Please inform us by return of post of the progress of manufacture of the Turbine [6, P.260].
Anyway, in some important business correspondence we may find
deviations from what is called official English of the business world.
For example, if a person wants to get a job or to sign a contract, to
make a sale or to ask somebody for special advice, he / she is likely
to want to make a definite impression on the interlocutor, like in the
example: e.g. So I spent my green years first in East Germany that influenced on me greatly (they say I look like a German, joke), then we moved to live in Siberia where I played an ice hockey, entered the Secondary School and fell in love with British rock music. [4, P.35]
This person was applying for a journalist and tried to show his
writing skills.
It does not mean, however, that a person in charge will be much
concerned about one’s personality without knowing a way of using it.
If a person is starting business correspondence on an important
matter, the first thing to do is to consider it all carefully from the
other person’s probable viewpoint, and to go on making business in the
same way.
These are some of the most frequent problems in the theory of
business correspondence which can concern a person who is likely to
get involved in a business undertaking.
3. The structure of contracts and their essential clauses
Contract is a business document presenting an agreement for the
delivery of goods, services, etc., approved and signed by both the
Buyer (exporter) and the Seller (importer) [5, P.131]. By law
contracts are made in writing. When striking a deal, standard
contracts are widely used. Standard contracts are not a must. Some
articles can be altered and supplemented [10, P.12].
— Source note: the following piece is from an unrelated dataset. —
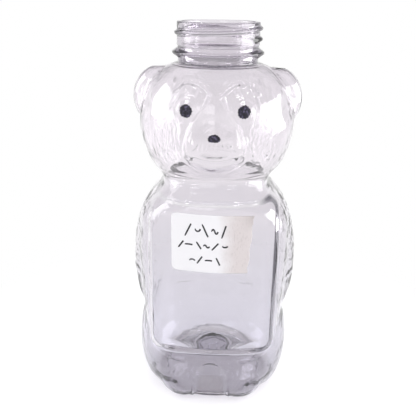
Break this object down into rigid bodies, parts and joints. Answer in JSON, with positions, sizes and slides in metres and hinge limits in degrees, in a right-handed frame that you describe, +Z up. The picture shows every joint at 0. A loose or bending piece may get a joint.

The following items are of the greatest importance in any contract:
- contract No.;
- place and date of signing;
- names of the Sides which signed the contract;
- subject of the contract;
- quality of goods;
- price (per unit and total price);
- destination;
- delivery time;
- requirements for packing and marking;
- payment terms;
- conditions of submission and acceptance of goods;
- transport conditions; warranty conditions and sanctions;
- arbitration conditions;
- force majeure;
- judicial addresses of the Sides;
- signatures of the seller and the buyer.
All appendices form an integral part of contract. Contract is drawn
up in accordance with the established form, often on special printed
forms filled in with basic information by one-time writing. Sometimes, when a transaction is small in volume, a contract may be concluded by
telex [5, P.131].
Now the most significant clauses of contract should be regarded.
The subject-section names the product for sale or purchase. It also
indicates the unit of measure employed in foreign trade for specific
commodities.
The quality of machines and equipment is to be conformed with the
technical specification of the contract. The quality of raw materials
and foodstuffs is determined by standards, samples, and description.
The price stated in a contract may be firm, fixed or sliding. Firm
prices are not subject to change in the course of the fulfilment of
the contract. Fixed price governs in the market on the day of delivery
or for a given period. Sliding prices are quoted for machinery and
equipment which require a long period of delivery.
There are some kinds of payment. A cheque is a written order to a
Bank given and signed by someone who has money deposited there to pay
a certain amount mentioned in the cheque to a person named on it. In
the place of the cheque system Banks provide an international system
of bank transfers. A draft is another order to pay. It is made out by
an exporter and presented to the importer. It is also called a bill of
exchange. A sight draft is a bill which is paid immediately on
presentation. A bill is to be paid at a later date is called a term
draft. There are 30-day, 69-, 90- and 120-day drafts. The payment is
guaranteed with a letter of credit or a revolving letter of credit.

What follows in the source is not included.